炎の一筆入魂BACK NUMBER
広島“キクマル世代”の隠れスター。
安部友裕「人生、一度きり」の逆襲。
posted2016/05/12 10:40
text by
前原淳Jun Maehara
photograph by
NIKKAN SPORTS
「松坂世代」や「ハンカチ世代」など、プロ野球界を彩ってきた世代がある。
同世代とは特別な存在で、活躍が励みになるとともに、競争心を駆り立てられる。一般社会でも言えることだろう。好スタートを切った今季の広島にも、同世代による好循環が見られる。
一部スポーツ紙で「赤い平成JUMP」と名付けられた、1番田中広輔、2番菊池涼介、3番丸佳浩の上位打線が好調広島打線をけん引している。田中が高い出塁率を残し、菊池はつなぎ役だけでなく、得点源にもなる打撃を発揮。
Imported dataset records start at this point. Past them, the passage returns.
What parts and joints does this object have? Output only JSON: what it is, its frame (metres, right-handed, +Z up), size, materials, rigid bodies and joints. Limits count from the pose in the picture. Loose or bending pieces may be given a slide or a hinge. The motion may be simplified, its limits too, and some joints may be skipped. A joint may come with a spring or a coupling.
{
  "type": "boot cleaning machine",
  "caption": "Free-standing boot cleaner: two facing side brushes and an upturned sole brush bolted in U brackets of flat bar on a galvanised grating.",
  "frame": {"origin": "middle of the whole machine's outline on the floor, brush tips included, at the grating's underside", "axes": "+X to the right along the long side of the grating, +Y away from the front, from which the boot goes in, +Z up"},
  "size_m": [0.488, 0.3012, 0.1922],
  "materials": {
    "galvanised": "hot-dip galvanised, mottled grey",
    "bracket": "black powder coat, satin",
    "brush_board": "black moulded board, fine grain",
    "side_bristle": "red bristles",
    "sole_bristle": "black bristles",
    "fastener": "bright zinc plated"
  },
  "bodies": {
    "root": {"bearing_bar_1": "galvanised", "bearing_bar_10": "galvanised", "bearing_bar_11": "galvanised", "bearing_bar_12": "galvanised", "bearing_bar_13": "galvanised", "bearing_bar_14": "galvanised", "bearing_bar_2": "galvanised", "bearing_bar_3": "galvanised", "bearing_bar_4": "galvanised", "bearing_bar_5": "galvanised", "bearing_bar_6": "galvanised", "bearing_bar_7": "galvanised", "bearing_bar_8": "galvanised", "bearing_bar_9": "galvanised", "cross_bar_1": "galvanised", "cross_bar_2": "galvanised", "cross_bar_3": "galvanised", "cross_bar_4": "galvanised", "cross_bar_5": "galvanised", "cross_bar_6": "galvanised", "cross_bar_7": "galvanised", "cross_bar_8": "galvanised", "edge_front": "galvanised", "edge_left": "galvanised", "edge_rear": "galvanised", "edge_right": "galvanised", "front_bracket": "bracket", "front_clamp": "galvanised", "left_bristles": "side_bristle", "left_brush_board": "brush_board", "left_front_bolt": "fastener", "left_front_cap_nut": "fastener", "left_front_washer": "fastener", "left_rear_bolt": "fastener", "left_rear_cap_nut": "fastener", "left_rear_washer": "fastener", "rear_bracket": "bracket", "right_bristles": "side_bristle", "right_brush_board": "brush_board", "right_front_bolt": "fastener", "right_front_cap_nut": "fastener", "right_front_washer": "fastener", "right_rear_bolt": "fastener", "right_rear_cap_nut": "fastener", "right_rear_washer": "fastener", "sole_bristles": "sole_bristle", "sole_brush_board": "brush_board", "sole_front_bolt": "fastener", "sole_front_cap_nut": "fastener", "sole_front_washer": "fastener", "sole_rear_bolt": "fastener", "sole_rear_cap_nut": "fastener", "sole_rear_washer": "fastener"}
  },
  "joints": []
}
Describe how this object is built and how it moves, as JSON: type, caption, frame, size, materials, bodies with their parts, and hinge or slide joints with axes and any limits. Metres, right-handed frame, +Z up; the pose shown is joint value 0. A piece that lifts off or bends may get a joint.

3番の丸は新打撃フォームで相手球団の脅威となっている。それぞれの活躍が相手バッテリーの警戒心を分散させ、個々の刺激となっているのは間違いない。
また、投手では野村祐輔がチームの勝ち頭となり、離脱者が多い先発陣の頼れる柱に成長した。さらに手薄な中継ぎ陣の中で、同じ'89年生まれの助っ人、ブレイディン・ヘーゲンズが「7回の男」として存在感を発揮している。投打に「キクマル世代」の活躍が目覚ましい。
東出コーチが今季のキーマンに指名した男。
彼らの活躍の裏に、忘れてはいけない選手がいる。それはルナが抜けた三塁で先発出場の機会が増やしている安部友裕だ。
「今季のキーマンは安部だと思っている」
開幕前、東出打撃コーチはそう言った。チーム力の底上げに、安部の成長は欠かせないと感じていたようだ。
昨季、広島は優勝候補と期待されながら、優勝どころかクライマックスシリーズ進出も逃した。中軸と期待された菊池と丸の大不振が大きく響いたことが大きかった。だが、2人の責任だけではない。まだレギュラーに定着して2、3年の2人に、それだけの重荷を背負わさなければいけないチーム事情が問題だった。
遊撃のレギュラーに定着した田中も、まだ絶対的な存在ではない。昨季と同じ状態に陥ったとき、チームは立て直す道をなくしてしまう。レギュラー選手と控え選手の力の差を埋めることが、チームをより成長させる。首脳陣は主軸と期待する選手を脅かす存在の台頭こそ、チーム力の底上げとなると考えていた。その筆頭が安部だった。